Bu anlamda Türkiye’de yaşayan Suriyeliler egemen kültürün hakim olduğu toplum içerisinde belirleyici bir konuma sahip olmadıkları için araştırma kapsamında “çizgi dışı çoğulluklar” olarak kabul edilmektedir. Fakat bu araştırma kapsamında Türkiye’de yaşayan Suriyeliler üzerine odaklanırken benimsenen yaklaşım; Certeau’nun sıradan bireyden yola çıkarak geliştirdiği yaklaşımdır. Bunun sebebi ise Certeau’nun,

“Gündelik Hayatın Keşfi” adlı çalışmasında sıradan insana sosyal yaşam içerisinde

değiştirici ve dönüştürücü bir rol yüklemesinden dolayıdır. İşte buradan hareketle bu çalışma; göçmenlerin gündelik yaşantılarındaki, klasik göç çalışmalarında yapısalcı kavrayışların ötesinde farklı bir kavrayışla ele almayı amaç edinmektedir. Bu nedenden dolayı benimsenen bu farklı yaklaşım doğrultusunda yapılan çalışma benzer göç çalışmalarından ayrı bir yerde durmaktadır. Certeau, “Gündelik Hayatın Keşfi” adlı eserinde, “öteki” çoğulluklar kavramını anlatırken “İspanyol sömürgecilerine” atıfta bulunmaktadır. Bu çalışmada, Suriyeli sığınmacıları “İspanyol sömürgecilerinin” bir başka “örneği” olduğu kabulünden yola çıkarak, üreticisi olmadıkları bir sistemin içerisinde, hayatta kalabilmek için, yeni taktikler geliştirerek, düzenlerini korumaya çalıştıkları görülmektedir. Sahada elde edilen veriler de bu durumu doğrular niteliktedir.

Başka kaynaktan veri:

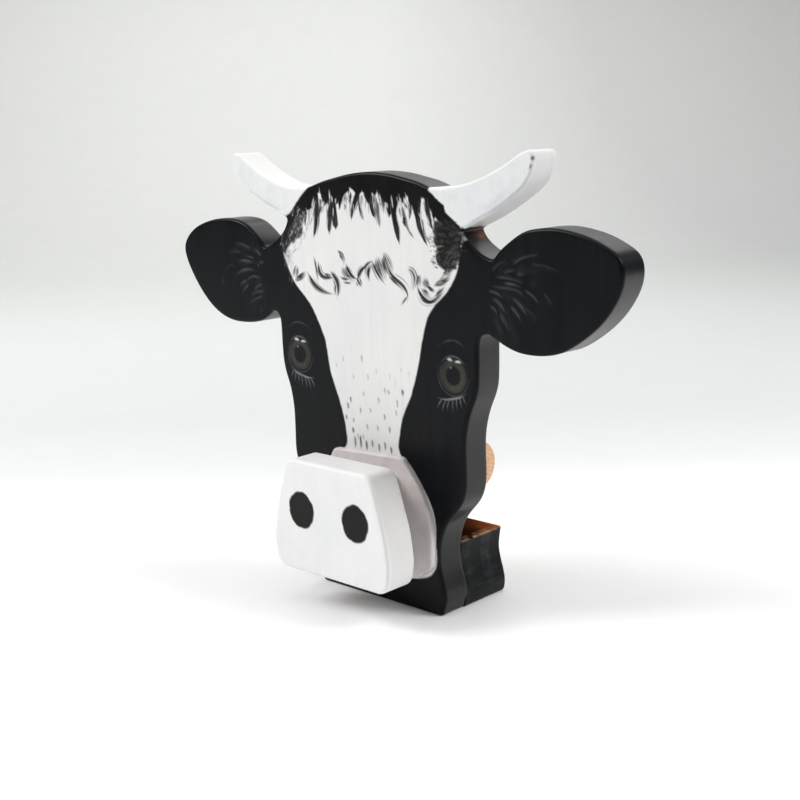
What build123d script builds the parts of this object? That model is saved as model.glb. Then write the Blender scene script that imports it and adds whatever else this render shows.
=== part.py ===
from build123d import *
import os
from math import hypot

# Eyewear stand cut and painted as a cow's head.
# Millimetres. +X along the ears, +Z up, the painted face looks along -Y.
# The stand is symmetric only roughly: the outline is hand cut.

# ---- driving dimensions ----
BOARD_T = 10.5          # stock thickness of the head board
MUZZLE_T = 11.3         # stock thickness of the muzzle block
SLOT_T = 9.5            # gap between board and muzzle block
PLATE_T = 2.0           # thin nose plate glued to the board
SPACER_T = SLOT_T - PLATE_T     # slot the rims hang in
FOOT_T = 19.0           # depth of the block glued behind the base

Y_BOARD_FRONT = -4.35
Y_BOARD_BACK = Y_BOARD_FRONT + BOARD_T
Y_PLATE_FRONT = Y_BOARD_FRONT - PLATE_T
Y_SPACER_FRONT = Y_BOARD_FRONT - SLOT_T
Y_MUZZLE_FRONT = Y_SPACER_FRONT - MUZZLE_T
Y_FOOT_BACK = Y_BOARD_BACK + FOOT_T

BASE_HALF = 26.2        # half width of the sawn base edge
EASE_BOARD = 0.9        # sanded edge radius, board
EASE_MUZZLE = 1.2       # sanded edge radius, muzzle block
EASE_FOOT = 0.7
EASE_PLATE = 0.7

SPACER_HALF = 11.0      # half width of the nose spacer
SPACER_TOP = 41.0
SPACER_BOTTOM = 14.0
SPACER_CORNER = 2.2

FOOT_TOP = 20.8         # height of the foot block

DOWEL_R = 7.2           # rear cross rest, round stock
DOWEL_HALF = 26.5
DOWEL_Z = 42.8

GLUE_DOWEL_R = 3.0      # blind dowels tying muzzle, spacer, plate and board together
GLUE_DOWEL_Z = (22.5, 37.0)
GLUE_DOWEL_IN_MUZZLE = 7.0
GLUE_DOWEL_IN_BOARD = 7.0

SCREW_X = 11.5          # wood screws, board into foot block
SCREW_Z = 16.4
SCREW_HEAD_R = 3.5
SCREW_HEAD_H = 2.2
SCREW_SHANK_R = 1.75
SCREW_ROOT_R = 1.25
SCREW_LEN = 25.0
SCREW_RECESS_R = 1.5
SCREW_RECESS_H = 1.3

PIN_X = 15.0            # pins holding the rear cross rest to the board
PIN_R = 1.5
PIN_IN_BOARD = 6.5
PIN_IN_REST = 9.0

# ---- head outline, x and z in mm, one run per smooth edge ----
SIDE_R = [(25.7, 1.7), (26.5, 4.2), (26.7, 6.1), (26.2, 8.6), (25.3, 11.8),
          (24.6, 15.4), (24.5, 19.2), (25.1, 22.8), (26.4, 26.6), (28.5, 30.1),
          (31.2, 33.1), (33.2, 35.7), (34.4, 38.4), (35.0, 41.5), (35.1, 45.8),
          (35.0, 50.5), (35.2, 55.3), (35.9, 59.1), (37.3, 63.4), (38.8, 66.7),
          (40.0, 70.5), (40.3, 74.3), (40.4, 79.0), (40.5, 82.8), (41.3, 85.3),
          (42.9, 86.4), (44.9, 86.0), (47.5, 84.7), (50.8, 83.2), (54.2, 82.2),
          (58.0, 81.8), (64.1, 82.2), (68.9, 83.5), (73.6, 86.1), (78.4, 89.6),
          (82.2, 93.3), (85.0, 97.1), (87.0, 101.2), (87.6, 105.4), (86.5, 108.8),
          (83.1, 111.3), (78.4, 113.4), (71.2, 115.2), (66.5, 115.7), (61.8, 115.5),
          (57.0, 114.6), (52.2, 111.9), (48.5, 109.1), (46.2, 106.5)]
NOTCH_R = [(46.2, 106.5), (42.3, 107.8), (39.0, 109.7), (36.4, 111.9), (35.0, 114.0)]
HORN_R = [(35.0, 114.0), (38.0, 115.3), (42.8, 117.4), (47.5, 119.9), (52.2, 122.7),
          (57.0, 126.3), (59.2, 129.2), (60.2, 132.2), (60.2, 134.6), (59.4, 135.5),
          (58.0, 135.5), (55.1, 134.4), (51.8, 132.5), (47.5, 130.4), (42.8, 128.5),
          (38.0, 127.0), (33.2, 126.1), (28.5, 125.5), (24.2, 125.5)]
CROWN = [(24.2, 125.5), (22.8, 126.0), (19.0, 127.2), (15.2, 128.0), (9.5, 129.1),
         (4.8, 129.6), (0.0, 129.8), (-4.8, 129.5), (-9.5, 128.9), (-15.2, 127.8),
         (-19.0, 127.0), (-23.1, 125.8), (-25.0, 125.2)]
HORN_L = [(-25.0, 125.2), (-28.5, 125.0), (-33.2, 125.2), (-38.0, 126.0), (-42.8, 127.6),
          (-47.5, 129.7), (-52.2, 132.2), (-55.4, 134.2), (-57.8, 135.5), (-59.3, 135.5),
          (-60.0, 134.6), (-60.1, 132.2), (-59.2, 129.2), (-57.0, 126.1), (-52.2, 123.4),
          (-47.5, 121.0), (-42.8, 118.9), (-38.0, 117.0), (-35.0, 115.4)]
NOTCH_L = [(-35.0, 115.4), (-36.7, 112.3), (-39.4, 109.7), (-42.8, 107.5), (-46.7, 105.9)]
SIDE_L = [(-46.7, 105.9), (-48.6, 108.2), (-52.2, 111.1), (-54.7, 112.8), (-59.3, 114.4),
          (-65.3, 114.8), (-70.5, 114.4), (-76.1, 113.2), (-81.7, 111.1), (-85.6, 108.2),
          (-87.6, 104.8), (-87.0, 101.1), (-84.7, 96.7), (-81.7, 92.5), (-77.0, 87.5),
          (-71.7, 83.8), (-65.3, 81.6), (-58.9, 81.2), (-53.2, 81.7), (-49.1, 82.8),
          (-45.4, 85.1), (-43.0, 86.1), (-41.1, 85.0), (-40.5, 82.8), (-40.4, 79.0),
          (-40.3, 74.3), (-40.0, 70.5), (-39.1, 66.7), (-37.8, 63.4), (-36.7, 59.1),
          (-36.2, 55.3), (-36.1, 50.5), (-36.2, 45.8), (-36.1, 41.5), (-35.3, 38.4),
          (-33.7, 35.7), (-31.2, 33.1), (-28.5, 30.1), (-26.4, 26.6), (-25.1, 22.8),
          (-24.5, 19.2), (-24.6, 15.4), (-25.3, 11.8), (-26.2, 8.6), (-26.7, 6.1),
          (-26.5, 4.2), (-25.7, 1.7)]

# muzzle block, right half, corners with their radii
PLATE = [((17.2, 10.4), 2.0), ((23.3, 14.6), 3.0), ((23.9, 25.0), 20.0), ((22.9, 31.4), 8.0), ((19.4, 38.5), 12.0), ((12.5, 46.9), 2.2),
         ((-16.2, 45.8), 2.2), ((-21.0, 37.6), 12.0), ((-23.2, 31.0), 8.0), ((-23.9, 25.0), 20.0), ((-23.3, 14.6), 3.0), ((-17.2, 10.4), 2.0)]
MUZZLE_HALF = [((22.9, 11.7), 4.5), ((24.3, 20.0), 12.0), ((23.0, 29.0), 30.0), ((17.5, 46.2), 4.0)]

# foot block, right half
FOOT_HALF = [(25.9, 1.4), (26.1, 3.6), (25.6, 6.6), (24.6, 10.2), (23.9, 13.6),
             (24.1, 17.0), (24.8, FOOT_TOP)]


def smooth(points):
    return Spline(*[Vector(x, z) for x, z in points])


def slab(face, y_front, thickness):
    """Stand a sketch drawn in x/z upright, front at y_front, grown towards +Y."""
    solid = extrude(face, amount=thickness, dir=(0, 0, -1))
    return Pos(0, y_front, 0) * (Rot(90, 0, 0) * solid)


def face_edges(solid, y):
    return [e for e in solid.edges()
            if abs(e.bounding_box().min.Y - y) < 1e-4 and abs(e.bounding_box().max.Y - y) < 1e-4]


def ease(solid, ys, radius):
    for y in ys:
        for r in (radius, radius * 0.6, radius * 0.35):
            try:
                solid = fillet(face_edges(solid, y), r)
                break
            except Exception:
                continue
        else:
            print("edge left sharp at y", y)
    return solid


def cyl(radius, y0, y1, x, z):
    return Pos(x, (y0 + y1) / 2, z) * (Rot(90, 0, 0) * Cylinder(radius, abs(y1 - y0)))


os.makedirs("parts", exist_ok=True)
parts = {}

# ---- head board: face, ears and horns in one flat board ----
with BuildLine() as outline:
    a = smooth(SIDE_R)
    b = smooth(NOTCH_R)
    c = smooth(HORN_R)
    d = smooth(CROWN)
    e = smooth(HORN_L)
    f = smooth(NOTCH_L)
    g = smooth(SIDE_L)
    Line((-25.7, 1.7), (-25.2, 0.0))
    Line((-25.2, 0.0), (25.2, 0.0))
    Line((25.2, 0.0), (25.7, 1.7))
head_face = make_face(outline.line.edges()) if hasattr(outline.line, "edges") else make_face(outline.edges())
board = slab(head_face, Y_BOARD_FRONT, BOARD_T)
board = ease(board, (Y_BOARD_FRONT, Y_BOARD_BACK), EASE_BOARD)

def mirrored(half):
    return half + [((-x, z), r) for (x, z), r in reversed(half)]


def rounded_face(corners):
    """Polygon with a radius at each corner."""
    face = make_face(Polyline(*[c[0] for c in corners], close=True).edges())
    for (x, z), r in corners:
        v = min(face.vertices(), key=lambda w: hypot(w.X - x, w.Y - z))
        face = fillet(v, r)
    return face


# ---- thin nose plate on the board ----
plate = slab(rounded_face(PLATE), Y_PLATE_FRONT, PLATE_T)
plate = ease(plate, (Y_PLATE_FRONT,), EASE_PLATE)

# ---- nose spacer ----
spacer_w = 2 * SPACER_HALF
spacer_h = SPACER_TOP - SPACER_BOTTOM
spacer = Pos(0, Y_SPACER_FRONT + SPACER_T / 2, SPACER_BOTTOM + spacer_h / 2) * Box(spacer_w, SPACER_T, spacer_h)
spacer = fillet(spacer.edges().filter_by(Axis.Y), SPACER_CORNER)

# ---- muzzle block ----
muzzle = slab(rounded_face(mirrored(MUZZLE_HALF)), Y_MUZZLE_FRONT, MUZZLE_T)
muzzle = ease(muzzle, (Y_MUZZLE_FRONT, Y_SPACER_FRONT), EASE_MUZZLE)

# ---- foot block ----
with BuildLine() as fl:
    Line((-25.4, 0), (25.4, 0))
    Line((25.4, 0), FOOT_HALF[0])
    Spline(*FOOT_HALF)
    Line(FOOT_HALF[-1], (-FOOT_HALF[-1][0], FOOT_TOP))
    Spline(*[(-x, z) for x, z in reversed(FOOT_HALF)])
    Line((-FOOT_HALF[0][0], FOOT_HALF[0][1]), (-25.4, 0))
foot = slab(make_face(fl.line.edges()), Y_BOARD_BACK, FOOT_T)
foot = ease(foot, (Y_FOOT_BACK,), EASE_FOOT)

# ---- rear cross rest ----
Y_REST = Y_BOARD_BACK + DOWEL_R
rest = Pos(0, Y_REST, DOWEL_Z) * (Rot(0, 90, 0) * Cylinder(DOWEL_R, 2 * DOWEL_HALF))
rest = chamfer(rest.edges().filter_by(GeomType.CIRCLE), 0.5)

# ---- hidden blind dowels through board, plate, spacer and muzzle ----
blind = []
for z in GLUE_DOWEL_Z:
    p = cyl(GLUE_DOWEL_R, Y_SPACER_FRONT - GLUE_DOWEL_IN_MUZZLE, Y_BOARD_FRONT + GLUE_DOWEL_IN_BOARD, 0, z)
    blind.append(chamfer(p.edges().filter_by(GeomType.CIRCLE), 0.5))
for p in blind:
    board = board - p
    plate = plate - p
    spacer = spacer - p
    muzzle = muzzle - p

# ---- countersunk wood screws, board into foot block ----
screws = []
for sx in (-SCREW_X, SCREW_X):
    y0 = Y_BOARD_FRONT
    head = Pos(sx, y0 + SCREW_HEAD_H / 2, SCREW_Z) * (
        Rot(90, 0, 0) * Cone(SCREW_SHANK_R, SCREW_HEAD_R, SCREW_HEAD_H))
    shank = cyl(SCREW_SHANK_R, y0 + SCREW_HEAD_H - 0.01, y0 + SCREW_LEN * 0.4, sx, SCREW_Z)
    root = cyl(SCREW_SHANK_R * 0.9, y0 + SCREW_LEN * 0.4 - 0.01, y0 + SCREW_LEN - 3.0, sx, SCREW_Z)
    tip = Pos(sx, y0 + SCREW_LEN - 1.5, SCREW_Z) * (
        Rot(90, 0, 0) * Cone(0.15, SCREW_SHANK_R * 0.9, 3.0))
    screw = head + shank + root + tip
    board = board - screw
    foot = foot - screw
    recess = cyl(SCREW_RECESS_R, y0 - 0.1, y0 + SCREW_RECESS_H, sx, SCREW_Z)
    slot_a = Pos(sx, y0 + SCREW_RECESS_H / 2, SCREW_Z) * Box(3.6, SCREW_RECESS_H, 0.8)
    slot_b = Pos(sx, y0 + SCREW_RECESS_H / 2, SCREW_Z) * Box(0.8, SCREW_RECESS_H, 3.6)
    screws.append(screw - slot_a - slot_b)

# ---- pins holding the rear cross rest ----
pins = []
for px in (-PIN_X, PIN_X):
    p = cyl(PIN_R, Y_BOARD_BACK - PIN_IN_BOARD, Y_BOARD_BACK + PIN_IN_REST, px, DOWEL_Z)
    pins.append(chamfer(p.edges().filter_by(GeomType.CIRCLE), 0.3))
for p in pins:
    board = board - p
    rest = rest - p

parts["head_board"] = board
parts["nose_plate"] = plate
parts["nose_spacer"] = spacer
parts["muzzle_block"] = muzzle
parts["foot_block"] = foot
parts["rear_rest"] = rest
parts["blind_dowels"] = Compound(children=blind)
parts["foot_screws"] = Compound(children=screws)
parts["rest_pins"] = Compound(children=pins)

for name, shape in parts.items():
    bb = shape.bounding_box()
    print(name, [round(v, 2) for v in (bb.min.X, bb.min.Y, bb.min.Z, bb.max.X, bb.max.Y, bb.max.Z)],
          "solids", len(shape.solids()), "vol", round(shape.volume, 1))
    export_step(shape, f"parts/{name}.step")
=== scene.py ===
import bpy
import bmesh
import math
import numpy as np
from mathutils import Vector, Matrix
from mathutils.geometry import delaunay_2d_cdt
from mathutils.kdtree import KDTree


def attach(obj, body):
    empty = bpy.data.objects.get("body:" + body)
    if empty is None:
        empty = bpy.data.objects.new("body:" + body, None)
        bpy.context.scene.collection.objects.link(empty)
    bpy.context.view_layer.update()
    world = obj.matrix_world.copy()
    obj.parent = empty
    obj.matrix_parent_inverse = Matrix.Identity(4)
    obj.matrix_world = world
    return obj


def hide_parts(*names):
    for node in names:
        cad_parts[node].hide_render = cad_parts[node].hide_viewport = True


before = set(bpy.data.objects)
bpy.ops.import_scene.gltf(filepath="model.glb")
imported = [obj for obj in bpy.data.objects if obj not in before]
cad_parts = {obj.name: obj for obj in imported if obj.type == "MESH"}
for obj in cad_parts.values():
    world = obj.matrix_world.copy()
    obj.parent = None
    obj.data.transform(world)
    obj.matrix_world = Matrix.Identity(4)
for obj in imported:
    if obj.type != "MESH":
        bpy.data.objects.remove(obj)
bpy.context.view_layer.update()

MM = 0.001
U = 0.95            # mm in one painting unit
LIFT = 1.2          # painting units from the table to the outline's zero


def mm(points):
    """Painting units (x, height) to millimetres in the frame."""
    return [(p[0] * U, (p[1] + LIFT) * U) + tuple(p[2:]) for p in points]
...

“Ben ve eşim buraya geldikten kısa süre sonra Türk vatandaşı olduk. Çocuğumda burada doğduğu için o da Türk vatandaşı bizim gibi. Ama anladım ki böyle değilmiş. Kimlik almakla sizi Türk kabul etmiyorlaşmış. Niye böyle oluyor derseniz? Eşim iş ararken ona sen Suriyelisin sana iş yok diyorlarmış. Eşim Yasin ben Türk vatandaşı oldum dese de kimlik alsanda yine Suriyelisin yine Suriyelisin

50

diyorlarmış. Burada böyle olduğunu anladık ne yaparsan yap sen yabancısın burada. Kabul etmiyorlar asla bu durumu.”(Görüşmeci-5, Kadın, 24)

“Türkler neden böyle yapıyor anlamıyorum. Ben inşaata çalışmaya gidiyorum mecburum buna evi geçindirmem lazım benim. Biz Suriyeliyiz diye bize en ağır işleri yaptırıyorlar aramızda sınıf farkı varmış bizim. Ne farkı anlamadım! Ben de müslümanım sen de müslümansın aynı Allah’a inanıyorsak ne fark varmış bizim aramızda”(Görüşmeci-8, Erkek, 30)

“Ben geçen yıl doktora gitmek için internetten randevu aldım. Randevum gelincede kapıyı vurup içeri girdim. Doktorun yanından çıkınca sırada bekleyen bir kadın bana ‘hem Suriyelisin hem de bizden önce giriyosun’ dedi. Ben de ‘ben Türk vatandaşıyım bu da kimliğim’ dedim. Kadın bana bakıp ‘kimliğin de olsa yabancısın işte!’ dedi. Yani bizi kimse kabul etmiyor. Suriye’ye gitsem Suriyeli değilim Türkiye’ye gelsem Türk değilim. Eeee neyim peki ben!”(Görüşmeci-14, Kadın, 30)

“Bizimle sizin aramızda farklılıklar çok az biliyor musun? Bizim yemeklerimiz sizin yemeklerinize çok benzer bizim adetlerimiz siz adetlerinize çok benzer hemen hemen aynı. Ama yine de Suriyelisin burada işte”(Görüşmeci-10, Kadın,46) “Komşularım Türk benim. Bana soruyorlar ‘Suriye’deyken arabanız var mıydı, televizyonunuz var mıydı’ bizi ne sanıyorlar anlamıyorum. Bizim her şeyimiz vardı. Zaten Suriye’de de her şey var ama Türkler yok zannediyor. Bizi fakir olarak görüyolar.”(Görüşmeci-12, Kadın, 25)

Yukarıdaki ifadelerde yer alan -biz, -siz ve -onlar söylemi ile Suriyeliler aslında söz konusu olay ve düşüncelerle sahiplenme ilişkisine girmektedir. Van Dijk’e göre, -biz sözcüğünün kullanılmasıyla, ‘biz’ ile ilgili olumlu şeyler ön plana çıkarılıp olumsuz görülen şeyler göz ardı edilirken, ‘biz’ kelimesinin tam karşısında yer alan ‘onlar’ ile ilgili olumlu olumsuz tüm bilgiler ortaya çıkarılır ve onlar hakkındaki olumlu yanlardan hiç bahsedilmez. Bu da, biz olarak nitelendirilen “ortak grubun” dışında yer alanlar hakkında olumsuz düşüncelerin yaratılmasında etkili olabilmektedir (Şen, 2004, s. 46).